The City of London woke to a jarring headline this morning: a school shooting in the Philippines, three dead, and the perpetrator motivated by a long-held bullying grudge. For those of us accustomed to parsing risk through the lens of gilt yields and capital flows, this is not merely a tragic human interest story. It is a sharp reminder that geopolitical risk can metastasise from the most unexpected corners, and that the premium investors place on stability is only as strong as the weakest link in the Commonwealth chain.
The attack occurred at a secondary school in the province of Maguindanao del Sur, a region already familiar with insurgency and clan violence. According to reports, a former student opened fire in a classroom, killing two classmates and a teacher before turning the weapon on himself. The motive: years of alleged bullying by the victims. Local police recovered a handgun and a shotgun, weapons that should not have been in the hands of a teenager.
Let us be clear about the market implications. The Philippine stock exchange opened lower this morning, with the PSEi index shedding 1.2% on the news. The peso weakened marginally against the dollar. This is a classic flight to safety reaction, albeit a modest one because the Philippines is not a systemic market. But the Commonwealth dimension amplifies the signal. The Philippines is a member of the Commonwealth of Nations, a grouping of 56 countries that includes major economies like the UK, Canada, Australia, and India. Any failure of governance in a member state casts a shadow on the entire bloc's stability premium.
Consider the fiscal arithmetic. The Philippine government already spends heavily on internal security, with the defence budget rising 8% year-on-year. A school shooting, particularly one rooted in a systemic failure like bullying, forces additional expenditure on school security, mental health programmes, and potentially gun control legislation. These are unbudgeted liabilities that widen the fiscal deficit. For a country where the debt-to-GDP ratio is already 60%, this is not trivial.
But the real concern for institutional investors is the contagion effect. The Commonwealth is built on shared values: rule of law, democratic governance, human rights. An event that highlights a breakdown in those values in one member triggers a repricing of risk for the entire group. We saw this after the 2019 Christchurch mosque shootings, which led to a reassessment of security risk in the Commonwealth's developed economies. The Philippines shooting, while smaller in scale, reinforces the narrative that the Commonwealth's social fabric is fraying.
Central banks take note. The Bangko Sentral ng Pilipinas (BSP) has been on a tightening cycle to tame inflation, but a sudden spike in risk aversion could force it to pause or even cut rates to support growth. That would be inflationary, and inflation is the arch enemy of fixed income returns. Gilts, global bonds, all of them suffer when central banks lose their nerve.

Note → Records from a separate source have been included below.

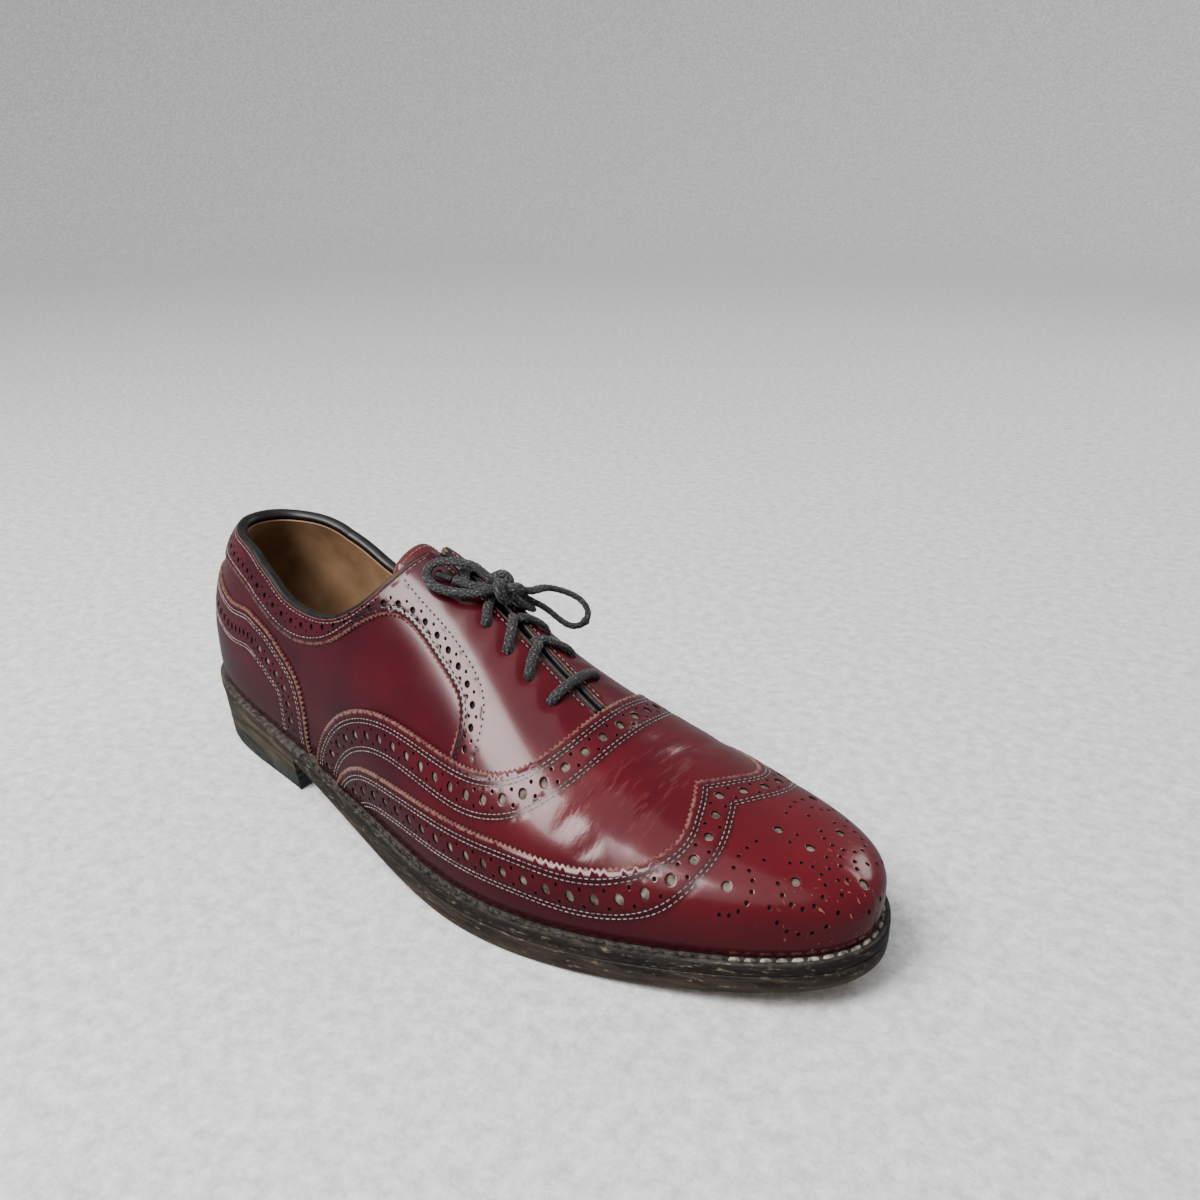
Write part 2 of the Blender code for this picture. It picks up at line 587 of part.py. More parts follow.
def build_counter(mats):
    trim = 2.4
    lateral = above_feather(through(half(COUNTER_EDGE, -1), 7.0), -1, trim + 2)
    medial = above_feather(through(half(COUNTER_EDGE, 1), 7.0), 1, trim + 2)
    foot = np.vstack([LAST.feather_run(-1, 33.0, -200, trim), LAST.feather_run(1, -200, 33.0, trim)[1:]])
    outline = oriented(np.vstack([medial[::-1], lateral[1:], foot]))
    panel("heel_counter_overlay", outline, OVERLAY, mats["leather"])
    top = [(-50, 0), (-42, 26), (-20, 46), (5, 56), (26, 66), (38, 84)]
    edge_l, edge_m = through(half(top, -1), 5.5), through(half(top, 1), 5.5)
    foot = np.vstack([LAST.feather_run(-1, 39.0, -200, trim), LAST.feather_run(1, -200, 39.0, trim)[1:]])
    outline = oriented(np.vstack([edge_m[::-1], edge_l[1:], foot]))
    panel("heel_stiffener", outline, STIFFENER, mats["board"])


def full_line(points, spacing):
    """Lateral pattern line, carried over the ridge to the medial side."""
    lateral = above_feather(through(half(points, -1), spacing), -1, 5.0)
    medial = above_feather(through(half(points, 1), spacing), 1, 5.0)[::-1]
    return np.vstack([lateral, medial[1:]])


def build_vamp(mats):
    edge = full_line(VAMP_EDGE, 7.0)
    trim = 2.4
    reach = np.linspace(-95, 95, 39)

    def between(line, lean, shift, foot_trim):
        """Close a region between a line and the cut at the flex, along both feather lines."""
        cut = LAST.cut_run(lean, shift, reach)
        low_l = LAST.feather_run(-1, 0, 275, foot_trim, 2.0)
        low_m = LAST.feather_run(1, 0, 275, foot_trim, 2.0)
        limit_l = np.interp(cut[:, 0], low_l[:, 0], low_l[:, 1])
        limit_m = np.interp(cut[:, 0], low_m[:, 0], low_m[:, 1])
        return cut[(cut[:, 1] > limit_l + 1.0) & (cut[:, 1] < limit_m - 1.0)]
    rear_cut = between(edge, 0.0, -0.5, trim)
    foot_l = LAST.feather_run(-1, rear_cut[0, 0], edge[0, 0], trim)
    foot_m = LAST.feather_run(1, edge[-1, 0], rear_cut[-1, 0], trim)
    outline = oriented(np.vstack([edge, foot_m, rear_cut[::-1], foot_l]))
    panel("vamp_rear", outline, OVERLAY, mats["leather"])
    inner = push(edge, -0.6)
    inner = inner[inner[:, 0] < rear_cut[:, 0].min() - 1.0]
    foot_l = LAST.feather_run(-1, rear_cut[0, 0], inner[0, 0], 1.5)
    foot_m = LAST.feather_run(1, inner[-1, 0], rear_cut[-1, 0], 1.5)
    outline = oriented(np.vstack([inner, foot_m, rear_cut[::-1], foot_l]))
    panel("vamp_lining_rear", outline, LINING, mats["lining"])

    crease_rear = between(edge, 0.0, 0.3, trim)
    crease_front = between(edge, FLEX_LEAN, 0.3, trim)
    foot_m = LAST.feather_run(1, crease_rear[-1, 0], crease_front[-1, 0], trim)
    foot_l = LAST.feather_run(-1, crease_front[0, 0], crease_rear[0, 0], trim)
    outline = oriented(np.vstack([crease_rear, foot_m, crease_front[::-1], foot_l]))
    panel("vamp_crease", outline, OVERLAY, mats["leather"])

    front = between(edge, FLEX_LEAN, 1.0, trim)
    nose = [(222, -44), (226, -26), (222, -8), (219, 0), (222, 8), (226, 26), (222, 44)]
    outline = oriented(np.vstack([front[:-1], straight([front[-1]] + nose[::-1] + [front[0]], 5.0)[:-1]]))
    panel("vamp_forepart", outline, OVERLAY, mats["leather"])

    lining_front = between(edge, FLEX_LEAN, 1.0, 1.5)
    toe = np.vstack([LAST.feather_run(1, lining_front[-1, 0], 400, 1.5),
                     LAST.feather_run(-1, 400, lining_front[0, 0], 1.5)[1:]])
    panel("vamp_lining_forepart", oriented(np.vstack([lining_front, toe])), LINING, mats["lining"])
    middle_rear = between(edge, 0.0, 0.3, 1.5)
    middle_front = between(edge, FLEX_LEAN, 0.3, 1.5)
    panel("vamp_lining_crease", oriented(np.vstack([middle_rear, middle_front[::-1]])), LINING,
          mats["lining"])


def wing_cut(side, lean, shift, trim):
    """The flex cut across one side of the wingtip, from its gimped edge to the feather line."""
    reach = np.linspace(30, 95, 40) * side
    cut = LAST.cut_run(lean, shift, reach)
    edge = through(half(WING_EDGE, side), 2.0)[:-12]
    low = LAST.feather_run(side, 0, 275, trim, 2.0)
    upper = np.abs(np.interp(cut[:, 0], edge[:, 0], edge[:, 1]))
    lower = np.abs(np.interp(cut[:, 0], low[:, 0], low[:, 1]))
    q = np.abs(cut[:, 1])
    return cut[(q > upper + 0.3) & (q < lower - 0.8)][::3]


def build_wing(side, name, mats):
    trim = 3.2
    edge = above_feather(through(half(WING_EDGE, side), 7.0), side, trim + 2)
    cut = wing_cut(side, 0.0, -0.5, trim)
    tail = edge[edge[:, 0] < cut[0, 0] - 2]
    foot = LAST.feather_run(side, cut[-1, 0] - 1, edge[0, 0] - 1, trim)
    panel(f"wing_{name}", oriented(np.vstack([tail, cut, foot])), CAP, mats["leather"])
    rear, front = wing_cut(side, 0.0, 0.3, trim), wing_cut(side, FLEX_LEAN, 0.3, trim)
    panel(f"wing_crease_{name}", oriented(np.vstack([rear, front[::-1]])), CAP, mats["leather"])


def build_toe(mats):
    trim = 3.2
    edge = full_line(WING_EDGE, 7.0)
    cut_l, cut_m = wing_cut(-1, FLEX_LEAN, 1.0, trim), wing_cut(1, FLEX_LEAN, 1.0, trim)
    middle = edge[edge[:, 0] > max(cut_l[0, 0], cut_m[0, 0]) + 2]
    toe = np.vstack([LAST.feather_run(1, cut_m[-1, 0] + 1, 400, trim),
                     LAST.feather_run(-1, 400, cut_l[-1, 0] + 1, trim)[1:]])
    outline = oriented(np.vstack([cut_l[::-1], middle, cut_m, toe]))
    panel("wingtip_toe_cap", outline, CAP, mats["leather"])
    back = through([(238, -38), (242, -22), (244, 0), (242, 22), (238, 38)], 8.0)
    front = np.vstack([LAST.feather_run(1, 236, 400, 2.0), LAST.feather_run(-1, 400, 236, 2.0)[1:]])
    panel("toe_puff", oriented(np.vstack([back, front])), STIFFENER, mats["board"])


def build_tongue(mats):
    edge = [(66, 2), (67, 12), (71, 21), (80, 25), (105, 24), (135, 21), (158, 17)]
    lateral, medial = through(half(edge, -1), 8.0), through(half(edge, 1), 8.0)
    outline = oriented(np.vstack([medial[::-1], lateral]))
    panel("tongue", outline, TONGUE, mats["leather"])


def build_binding(mats):
    """Rolled edge round the opening, from one facing corner round the heel to the other."""
    lateral = push(through(half(TOPLINE, -1), 5.0), 1.9)[::-1]
    medial = push(through(half(TOPLINE, 1), 5.0), -1.9)
    line = np.vstack([lateral[:-1], medial])
    path = LAST.lift(line, -1.2)
    tube("topline_binding", path, 1.3, mats["lace"], 6)


# ---------------------------------------------------------------- lace
EYELETS = [(124.8, 11.2), (136.8, 12.2), (148.5, 12.6)]
LACE_LIFT = 2.0


def lace_strand(start, end, bump):
    """Path over the skin between two pattern points, humped in the middle."""
    count = 9
    t = np.linspace(0, 1, count)
    line = np.array(start) + (np.array(end) - np.array(start)) * t[:, None]
    lift = LACE_LIFT + bump * np.sin(math.pi * t)
    return LAST.lift(line, lift[:, None])


def build_lace(mats):
    black = mats["lace"]
    for number, (p, q) in enumerate(EYELETS[:-1], 4):
        ahead = 7.5
        left = lace_strand((p, -q), (p - ahead, 4.5), 0.2)
        right = lace_strand((p, q), (p - ahead, -4.5), 1.5)
        first = tube(f"lace_row_{number}", left, LACE_RADIUS, black)
        second = tube(f"lace_row_{number}_over", right, LACE_RADIUS, black)
        second.hide_render = True
        second.display_type = "WIRE"
        union = first.modifiers.new("union", "BOOLEAN")
        union.operation = "UNION"
        union.object = second
    p, q = EYELETS[-1]
    tube("lace_bar", lace_strand((p, -q), (p, q), 1.0), LACE_RADIUS, black)
    build_bow(black)


def cord(name, path, radius, mat):
    """Round cord along a path in millimetres, as a curve with filled ends."""
    curve = bpy.data.curves.new(name, "CURVE")
    curve.dimensions = "3D"
    line = curve.splines.new("POLY")
    line.points.add(len(path) - 1)
    for point, spot in zip(line.points, np.asarray(path) * MM):
        point.co = (*spot, 1.0)
    curve.bevel_depth = radius * MM
    curve.bevel_resolution = 2
    curve.use_fill_caps = True
    curve.materials.append(mat)
    obj = bpy.data.objects.new(name, curve)
    bpy.context.collection.objects.link(obj)
    return obj


def build_bow(black):
    """Knot, two loops, two ends and their tips, lying on the facings."""
    centre = LAST.lift([KNOT[:2]], KNOT[2])[0]
    turn = np.linspace(0, 2 * math.pi, 9)[:-1]
    rings = [(-3.6, 2.0), (-2.2, 3.4), (0.0, 3.9), (2.2, 3.4), (3.6, 2.0)]
    points, faces = [], []
    for z, r in rings:
        points += [centre + (r * 1.1 * math.cos(a), r * 1.3 * math.sin(a), z) for a in turn]
    for i in range(len(rings) - 1):
        for k in range(8):
            a, b = i * 8 + k, i * 8 + (k + 1) % 8
            faces.append((a, b, b + 8, a + 8))
    faces += [tuple(reversed(range(8))), tuple(range(len(points) - 8, len(points)))]
    make("lace_knot", points, faces, black)
    for name, route in BOW_ROUTES.items():
        path = through([LAST.lift([(p, q)], h)[0] for p, q, h in route], 3.6)
        cord(name, path, BOW_RADIUS, black)
        if name.startswith("lace_end"):
            direction = path[-1] - path[-2]
            direction /= np.linalg.norm(direction)
            tip = [path[-1] + direction * (BOW_RADIUS * 0.3 + s) for s in (0.3, 2.0, 4.0, TIP_LENGTH)]
            tube(name.replace("lace_end", "aglet"), tip, 1.0, black)


# the knot and the routes from it over the facings: pattern p, pattern q, height above the skin
BOW_RADIUS = 1.25
TIP_LENGTH = 6.0
KNOT = (108.0, 1.0, 5.6)
BOW_ROUTES = {
    "lace_loop_lateral": [(102.5, -1.5, 6.5), (97, -2, 7), (91, -4.5, 6), (86.5, -7.5, 5), (84.3, -10.5, 4.1),
                          (85.3, -13.3, 3.4), (90, -14.5, 3.3), (96.5, -12, 3.3), (101.5, -8.8, 3.8),
                          (104.5, -6, 4.6)],
    "lace_loop_medial": [(111.5, 7.5, 6.8), (112, 12, 10.4), (114.5, 15, 13.2), (119.5, 16.8, 15.2),
                         (124.5, 17.8, 15.2), (127.8, 18.6, 13), (128.2, 19, 9.8), (126, 18.6, 6.6),
                         (121.5, 17, 5.4), (115.5, 13.5, 5.1), (111.5, 9.5, 4)],
    "lace_end_lateral": [(101.3, -4.6, 3.4), (97, -6.8, 2.7), (93.5, -8.2, 2.5)],
    "lace_end_medial": [(113.6, 4.3, 2.6), (114.8, 9, 2.2), (112.4, 13.4, 2.2), (107.5, 17, 2.4), (101, 20, 2.6),
                        (95, 22, 2.6), (89, 23, 2.6)],
}


# ---------------------------------------------------------------- whole shoe
def centre_on_origin():
    """Put the middle of the box at x = y = 0, with the ground at z = 0."""
    bpy.context.view_layer.update()
    shown = [o for o in bpy.data.objects if not o.hide_render]
    graph = bpy.context.evaluated_depsgraph_get()
    corners = []
    for obj in shown:
        if obj.name.startswith(("lace", "aglet")):
            continue
        mesh = obj.evaluated_get(graph).to_mesh()
        spots = np.empty(len(mesh.vertices) * 3, dtype=np.float32)
        mesh.vertices.foreach_get("co", spots)
        corners += [spots.reshape(-1, 3).min(0), spots.reshape(-1, 3).max(0)]
    low, high = np.min(corners, 0), np.max(corners, 0)
    shift = Vector((-(low[0] + high[0]) / 2, -(low[1] + high[1]) / 2, -low[2]))
    for obj in bpy.data.objects:
        obj.location = obj.location + shift
    print("shift", tuple(round(s, 5) for s in shift), "box", low, high)


def main():
    for obj in list(bpy.data.objects):
        bpy.data.objects.remove(obj)
    mats = {
        "leather": material("burgundy_leather", (0.19, 0.018, 0.025), 0.22),
        "lining": material("tan_lining", (0.45, 0.27, 0.13), 0.65),
        "board": material("stiffener_board", (0.42, 0.31, 0.2), 0.8),
        "sole": material("sole_leather", (0.07, 0.045, 0.03), 0.6),
        "welt": material("welt_leather", (0.05, 0.035, 0.025), 0.6),
        "heel": material("heel_leather", (0.08, 0.055, 0.035), 0.55),
        "rubber": material("top_lift_rubber", (0.02, 0.025, 0.022), 0.6),
        "brass": material("nail_brass", (0.5, 0.36, 0.15), 0.35, 1.0),
        "steel": material("shank_steel", (0.45, 0.45, 0.46), 0.3, 1.0),
        "insole": material("insole_leather", (0.5, 0.33, 0.18), 0.7),
        "sock": material("sock_leather", (0.42, 0.26, 0.14), 0.6),
        "cork": material("cork", (0.4, 0.25, 0.13), 0.9),
        "lace": material("black_lace", (0.012, 0.012, 0.013), 0.7),
    }
    build_sole(mats)
    build_upper(mats)
    build_lace(mats)
    centre_on_origin()


main()
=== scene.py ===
"""Looks of the wingtip oxford shoe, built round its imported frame.

Working units are millimetres in the shoe's own plan (x = 0 at the heel back, y = 0 on the ridge's line,
z = 0 on the ground) until an object is made; make() turns them into the frame's metres.

The upper's pieces are cut from a flat pattern laid on the last. A pattern point (p, q) has p along the
ridge of the last and q out from the ridge along the skin: negative lateral, positive medial. Behind
HEEL_X and in front of TOE_X the pattern fans out round the ends of the ridge.
"""
import math

import bpy
import numpy as np
from mathutils import Matrix, Vector
from mathutils.geometry import delaunay_2d_cdt
from mathutils.kdtree import KDTree


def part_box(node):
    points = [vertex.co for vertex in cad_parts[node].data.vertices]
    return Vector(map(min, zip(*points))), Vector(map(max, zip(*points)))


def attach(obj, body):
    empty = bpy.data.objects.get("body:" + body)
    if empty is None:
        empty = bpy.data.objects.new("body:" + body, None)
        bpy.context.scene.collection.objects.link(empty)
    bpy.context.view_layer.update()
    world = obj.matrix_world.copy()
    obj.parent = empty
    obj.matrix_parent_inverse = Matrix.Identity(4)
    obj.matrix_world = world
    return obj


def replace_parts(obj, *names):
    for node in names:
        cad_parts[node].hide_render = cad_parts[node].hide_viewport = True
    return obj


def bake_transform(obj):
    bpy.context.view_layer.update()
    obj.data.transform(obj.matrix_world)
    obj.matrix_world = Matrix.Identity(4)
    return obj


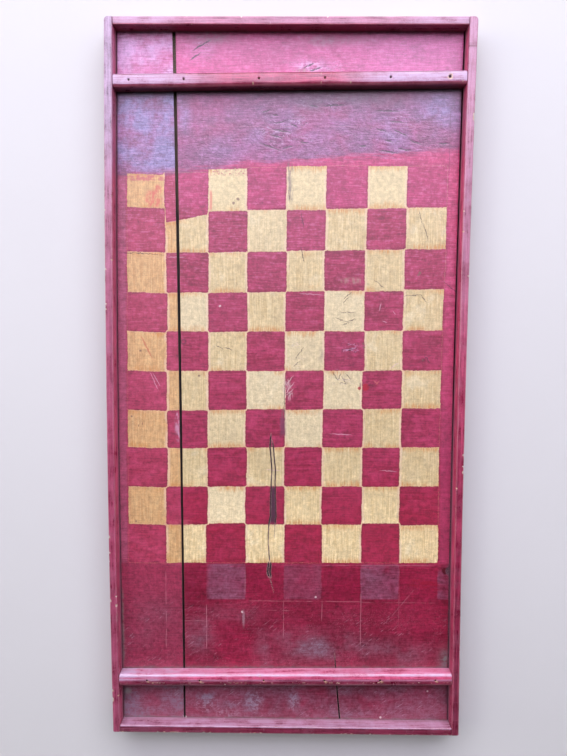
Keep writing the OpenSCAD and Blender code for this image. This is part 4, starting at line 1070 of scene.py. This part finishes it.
def stile(name, m, mat, node):
    y = stations(-HL, HL, 1.25, [(c, 3.2, 0.4) for c in STILE_NAILS] + [(HL - 1.5, 1.5, 0.25)] + [(s * (HL - 3.75), 2.6, 0.4) for s in (-1, 1)])
    ring, near = section(1.0, 1.0, 0.0, 5, 13, 5)
    n, k = len(y), len(ring)
    outer, inner = (right_out(y), right_in(y)) if m > 0 else (left_out(y), left_in(y))
    # plan: the outer corner is rounded at the top end and eased at the bottom end
    d = (y - (HL - 3.0)).clip(0, 3.0)
    outer = outer - m * (3.0 - np.sqrt((9.0 - d ** 2).clip(0)))
    d2 = (-(y + HL) + 1.0).clip(0, 1.0)
    outer = outer - m * (1.0 - np.sqrt((1.0 - d2 ** 2).clip(0)))
    w = np.abs(outer - inner)
    mid = (outer + inner) / 2
    P = np.zeros((n, k, 3))
    arris = np.zeros((n, k))
    chip = np.zeros((n, k))
    for i in range(n):
        end = min(y[i] + HL, HL - y[i])
        inset = 0.45 * max(0.0, 1 - end / 0.6) ** 2
        r = min(0.95, w[i] / 2 - 0.05) if w[i] > 0.6 else 0.2
        pts, near = section(max(w[i], 0.5), RIM - inset * 1.2, r, 5, 13, 5, r_top=min(r * 1.25, w[i] / 2 - 0.02) if w[i] > 0.6 else 0.2)
        P[i, :, 0], P[i, :, 1], P[i, :, 2] = mid[i] + pts[:, 0] * m, y[i], pts[:, 1] + inset * 0.4
        arris[i] = near
    top_in = (P[..., 2] > RIM - 2.2) & (((P[..., 0] - mid[:, None]) * m) < 0)
    top_out = (P[..., 2] > RIM - 2.2) & (((P[..., 0] - mid[:, None]) * m) > 0)
    seed = 50 if m > 0 else 60
    for mask, side, sx in ((top_in, 0, -1), (top_out, 1, 1)):
        c = knocks(y, side, seed, 0.52 if m < 0 else 0.33)
        depth = np.where(mask, c[:, None] * arris, 0)
        P[..., 0] -= depth * 0.55 * sx * m
        P[..., 2] -= depth * 0.75
        chip = np.maximum(chip, np.where(mask, step(depth, 0.10, 0.45), 0))
    # hand-planed faces: slow unevenness inward only
    outx = (P[..., 0] - mid[:, None]) * m
    wav = 0.10 * (0.5 + noise(P[..., 1] / 34, P[..., 2] / 11, seed + 5)).clip(0, 1) + 0.035 * (0.5 + noise(P[..., 1] / 7, P[..., 2] / 2.5, seed + 6)).clip(0, 1)
    P[..., 0] -= np.sign(outx) * m * wav * (np.abs(outx) > w[:, None] / 2 - 0.5)
    P[..., 2] -= (0.12 * (0.5 + noise(P[..., 1] / 40, P[..., 0] / 9, seed + 7)).clip(0, 1)) * (P[..., 2] > RIM - 1.6)
    # dents over the nails
    dent = np.zeros((n, k))
    at = [(c, 6.5) for c in STILE_NAILS] + [(s * (HL - 3.75), z) for s in (-1, 1) for z in CORNER_Z]
    for cy, cz in at:
        rr = np.hypot(P[..., 1] - cy, P[..., 2] - cz)
        hit = np.where(outx > 0, bell(rr, 2.0), 0)
        P[..., 0] -= m * 0.55 * hit
        dent = np.maximum(dent, hit)
    foot = np.where(outx < 0, step(P[..., 2], 17, 13.2) * step(P[..., 2], 9, 12.8), 0)
    seam = np.where(outx < 0, step(P[..., 2], 12.6, 11.5), 0)
    yy = P[..., 1]
    # along each stile a pale lilac film, partly dust and partly painted sheen, grows toward the top end; the paint
    # under it is darkened at the top of the left stile, and the right stile darkens toward its lower end
    if m < 0:
        pale = np.interp(yy, [-343, -270, -150, -50, 60, 160, 230, 343], [0.14, 0.13, 0.10, 0.12, 0.20, 0.26, 0.62, 0.78])
        painted_shading_and_tone = np.interp(yy, [-343, -200, 0, 190, 250, 343], [0.12, 0.05, 0.0, 0.06, 0.80, 0.80])
    else:
        pale = np.interp(yy, [-343, -200, -100, 0, 60, 130, 240, 300, 343], [0.04, 0.0, 0.0, 0.04, 0.14, 0.30, 0.34, 0.46, 0.50])
        painted_shading_and_tone = np.interp(yy, [-343, -280, -150, -60, 40, 120, 343], [0.42, 0.38, 0.16, 0.0, -0.20, 0.0, 0.0])
    # the inner faces get a faint film and painted light that lightens them; the outer faces below the top keep only a
    # fifth of the darkening
    inner_face = step(outx, -w[:, None] / 2 + 0.9, -w[:, None] / 2 + 0.3)
    pale = np.where(P[..., 2] > RIM - 2.0, pale, pale * 0.20 + (0.12 if m < 0 else 0.06) * inner_face)
    painted_shading_and_tone = painted_shading_and_tone * (1 - 0.7 * inner_face) - (0.85 if m < 0 else 0.75) * inner_face * (P[..., 2] < RIM - 1.0)
    painted_shading_and_tone = np.where((outx > 0) & (P[..., 2] < RIM - 2.6), painted_shading_and_tone * 0.2, painted_shading_and_tone)
    # lines scribed across the right stile near its top
    line = np.where((m > 0) & (P[..., 2] > RIM - 1.5), np.maximum(bell(yy - 318.7, 0.6), bell(yy - 317.0, 0.6)), 0.0)
    ob = sweep(name, P, {"arris": arris, "chip": chip, "foot": foot, "seam": seam, "dent": dent * 0.9, "pale": pale, "painted_shading_and_tone": painted_shading_and_tone, "bared": 0.0, "line": line}, segments=4)
    return dress(ob, mat, "painted_rim", node)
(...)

The political calculus is equally grim. President Ferdinand Marcos Jr. has staked his reputation on economic reform and attracting foreign direct investment. A school shooting that dominates headlines for weeks will spook investors who are already skittish about Southeast Asian governance. The Philippines' ranking on the Global Peace Index is likely to deteriorate, raising its risk premium.
For the UK investor, the message is clear: diversify your Commonwealth exposure. The Indian and Australian markets offer more robust institutional frameworks. The Philippines story is a cautionary tale about the hidden costs of social dysfunction. Bullying, left unchecked, becomes a capital markets problem. The bottom line is that every grudge, every unreconciled grievance, carries a price tag. And in a globally interconnected system, that bill eventually comes due in the form of higher volatility and lower returns.
As for the victims, three lives cut short. Their families will not see the yield curve. But the market will remember this event, pricing it into every future assessment of Philippine risk. That is the cold, hard arithmetic of the bottom line.